Mike serves last — another version of the fateful banana-leaf-wrapped fish that sent poor Elia home TWICE. He’s confident that his is better and more refined and way awesome and whatever. It’s a grouper with braised pineapple and conch vinaigrette. I predict that he will get dinged for sidelining the conch too much, but I’m wrong. He does get criticized for using too much butter, though.
There’s a dumb interstitial about assigning Gilligan’s Island roles to everyone and it’s dumb and it’s Mike and DUMB.
Top Chef Masters! Where we take successful, established and respected chefs and make them work the drive-thru and cook with worms! For charity! THAT’LL SHOW ‘EM.

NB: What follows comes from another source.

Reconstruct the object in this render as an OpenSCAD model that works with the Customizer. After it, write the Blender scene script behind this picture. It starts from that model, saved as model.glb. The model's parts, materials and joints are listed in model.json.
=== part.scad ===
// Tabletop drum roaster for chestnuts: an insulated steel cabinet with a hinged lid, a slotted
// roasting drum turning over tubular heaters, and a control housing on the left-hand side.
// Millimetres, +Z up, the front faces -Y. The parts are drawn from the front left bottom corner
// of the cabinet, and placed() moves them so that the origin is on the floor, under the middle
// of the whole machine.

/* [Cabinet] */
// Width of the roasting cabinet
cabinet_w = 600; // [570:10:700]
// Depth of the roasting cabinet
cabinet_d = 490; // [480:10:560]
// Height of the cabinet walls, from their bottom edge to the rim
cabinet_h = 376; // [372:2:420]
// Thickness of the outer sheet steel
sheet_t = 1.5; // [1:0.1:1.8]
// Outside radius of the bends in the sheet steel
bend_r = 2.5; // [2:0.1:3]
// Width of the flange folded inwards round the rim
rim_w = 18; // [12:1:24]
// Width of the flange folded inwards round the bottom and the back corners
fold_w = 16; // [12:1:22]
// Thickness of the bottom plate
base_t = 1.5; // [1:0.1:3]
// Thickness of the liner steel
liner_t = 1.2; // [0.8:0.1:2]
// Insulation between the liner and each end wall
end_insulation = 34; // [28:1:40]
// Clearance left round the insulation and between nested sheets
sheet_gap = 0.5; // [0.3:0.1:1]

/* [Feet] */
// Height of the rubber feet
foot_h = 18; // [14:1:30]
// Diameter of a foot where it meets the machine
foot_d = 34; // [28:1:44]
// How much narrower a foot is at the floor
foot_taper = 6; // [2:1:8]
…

Judges’ Table. Tom congratulates everybody for the lack of sand in their
vaginas dishes. Each dish gets praise and then a criticism or two. Antonia’s was a bit conventional, but she’s all, “Yep, that’s me, bitches. Conventional! East side! Waaatup.” Blais sent out at least one plate with underdone lobster and his hair starts vibrating in terror. Tiffany’s soup was cold and too sweet. But that’s how they do it in Beaumont! Mike used too much butter and this single negative comment seems to inspire a Blais-like crisis of confidence in him for the first time back in the stew room. Which is more like a stew palace, honestly.
Mike wins, continuing his hot streak. Yay? Meh.
And…you guys, it happens. It finally, finally happens. Tiffany goes home. To Beaumont. Yay? Yay. And yet also MEH. WEEKS TOO LATE.